Work to complete =>
Extract all of the entries and set them down verbatim.

Source material =>
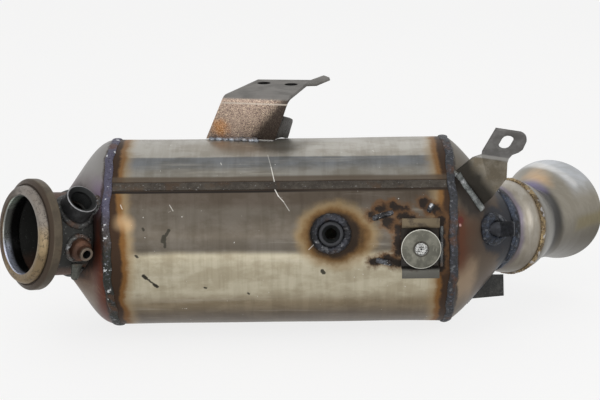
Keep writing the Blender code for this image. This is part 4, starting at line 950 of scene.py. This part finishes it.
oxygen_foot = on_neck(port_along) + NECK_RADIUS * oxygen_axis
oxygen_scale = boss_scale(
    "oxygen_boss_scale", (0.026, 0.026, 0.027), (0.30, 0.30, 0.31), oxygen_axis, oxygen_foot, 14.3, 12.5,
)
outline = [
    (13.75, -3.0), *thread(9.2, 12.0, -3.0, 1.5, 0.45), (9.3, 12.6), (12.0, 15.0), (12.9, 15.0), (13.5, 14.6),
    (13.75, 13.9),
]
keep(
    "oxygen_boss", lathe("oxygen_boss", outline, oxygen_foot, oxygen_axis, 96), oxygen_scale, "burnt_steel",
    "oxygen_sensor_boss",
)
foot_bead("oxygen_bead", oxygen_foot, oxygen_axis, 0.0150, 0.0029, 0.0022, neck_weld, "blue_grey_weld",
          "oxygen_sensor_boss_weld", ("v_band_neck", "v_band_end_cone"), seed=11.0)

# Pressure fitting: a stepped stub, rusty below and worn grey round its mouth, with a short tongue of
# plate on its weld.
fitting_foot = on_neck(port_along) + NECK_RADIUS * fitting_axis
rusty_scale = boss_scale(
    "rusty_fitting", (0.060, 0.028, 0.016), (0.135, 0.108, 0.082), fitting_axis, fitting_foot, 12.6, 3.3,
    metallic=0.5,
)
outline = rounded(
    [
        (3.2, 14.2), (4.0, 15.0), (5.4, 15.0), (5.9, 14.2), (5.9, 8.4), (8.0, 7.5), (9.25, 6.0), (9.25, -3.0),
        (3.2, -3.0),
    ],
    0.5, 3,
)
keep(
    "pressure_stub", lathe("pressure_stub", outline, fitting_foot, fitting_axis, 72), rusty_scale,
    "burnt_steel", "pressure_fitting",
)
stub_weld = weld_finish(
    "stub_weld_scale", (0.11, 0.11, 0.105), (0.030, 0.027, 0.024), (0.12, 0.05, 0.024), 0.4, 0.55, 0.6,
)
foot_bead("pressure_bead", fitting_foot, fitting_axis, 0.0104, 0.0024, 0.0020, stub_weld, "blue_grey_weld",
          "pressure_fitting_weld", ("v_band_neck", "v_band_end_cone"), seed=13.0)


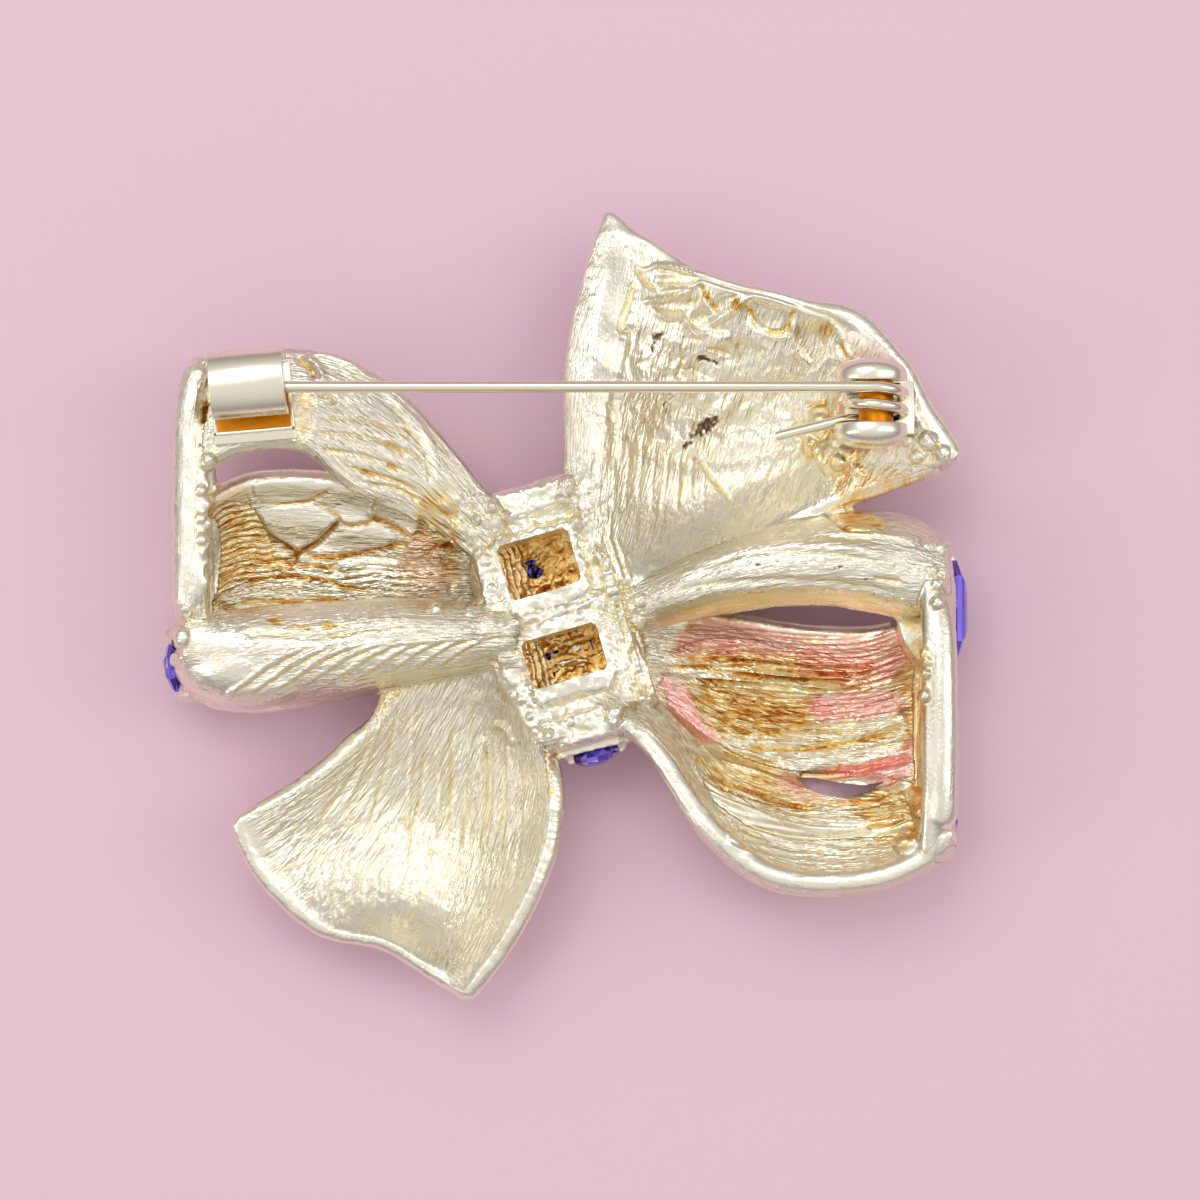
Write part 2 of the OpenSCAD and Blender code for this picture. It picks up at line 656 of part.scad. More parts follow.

Result of the task =>
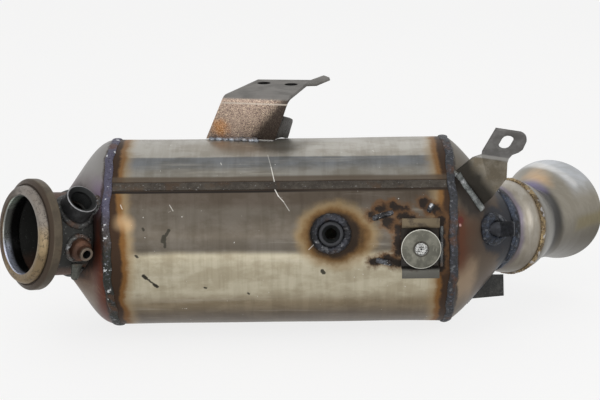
Keep writing the Blender code for this image. This is part 4, starting at line 950 of scene.py. This part finishes it.
oxygen_foot = on_neck(port_along) + NECK_RADIUS * oxygen_axis
oxygen_scale = boss_scale(
    "oxygen_boss_scale", (0.026, 0.026, 0.027), (0.30, 0.30, 0.31), oxygen_axis, oxygen_foot, 14.3, 12.5,
)
outline = [
    (13.75, -3.0), *thread(9.2, 12.0, -3.0, 1.5, 0.45), (9.3, 12.6), (12.0, 15.0), (12.9, 15.0), (13.5, 14.6),
    (13.75, 13.9),
]
keep(
    "oxygen_boss", lathe("oxygen_boss", outline, oxygen_foot, oxygen_axis, 96), oxygen_scale, "burnt_steel",
    "oxygen_sensor_boss",
)
foot_bead("oxygen_bead", oxygen_foot, oxygen_axis, 0.0150, 0.0029, 0.0022, neck_weld, "blue_grey_weld",
          "oxygen_sensor_boss_weld", ("v_band_neck", "v_band_end_cone"), seed=11.0)

# Pressure fitting: a stepped stub, rusty below and worn grey round its mouth, with a short tongue of
# plate on its weld.
fitting_foot = on_neck(port_along) + NECK_RADIUS * fitting_axis
rusty_scale = boss_scale(
    "rusty_fitting", (0.060, 0.028, 0.016), (0.135, 0.108, 0.082), fitting_axis, fitting_foot, 12.6, 3.3,
    metallic=0.5,
)
outline = rounded(
    [
        (3.2, 14.2), (4.0, 15.0), (5.4, 15.0), (5.9, 14.2), (5.9, 8.4), (8.0, 7.5), (9.25, 6.0), (9.25, -3.0),
        (3.2, -3.0),
    ],
    0.5, 3,
)
keep(
    "pressure_stub", lathe("pressure_stub", outline, fitting_foot, fitting_axis, 72), rusty_scale,
    "burnt_steel", "pressure_fitting",
)
stub_weld = weld_finish(
    "stub_weld_scale", (0.11, 0.11, 0.105), (0.030, 0.027, 0.024), (0.12, 0.05, 0.024), 0.4, 0.55, 0.6,
)
foot_bead("pressure_bead", fitting_foot, fitting_axis, 0.0104, 0.0024, 0.0020, stub_weld, "blue_grey_weld",
          "pressure_fitting_weld", ("v_band_neck", "v_band_end_cone"), seed=13.0)


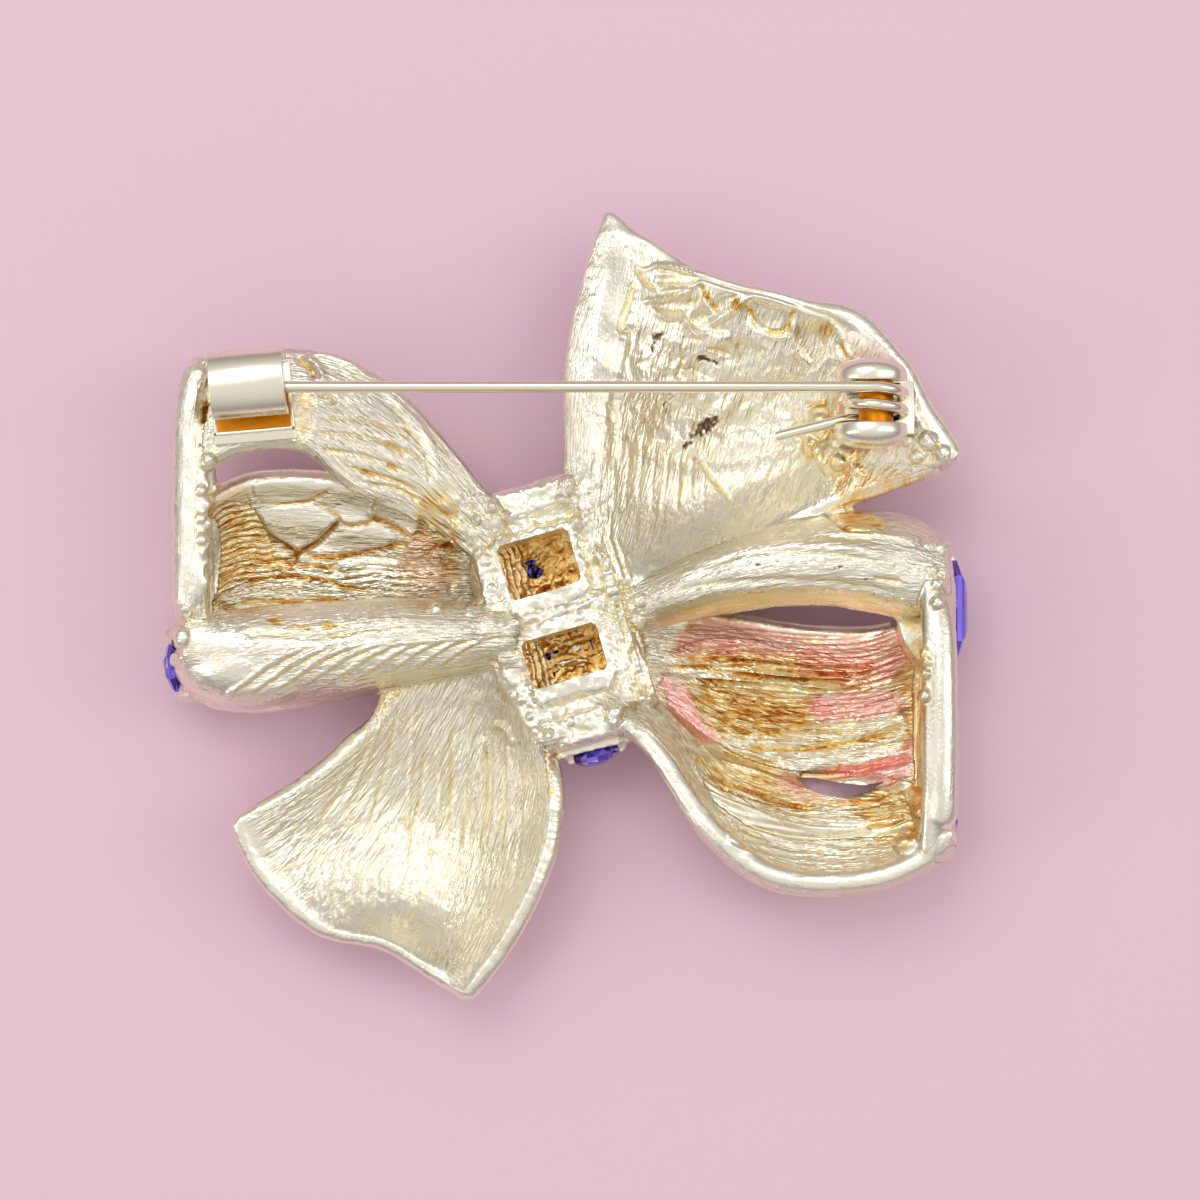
Write part 2 of the OpenSCAD and Blender code for this picture. It picks up at line 656 of part.scad. More parts follow.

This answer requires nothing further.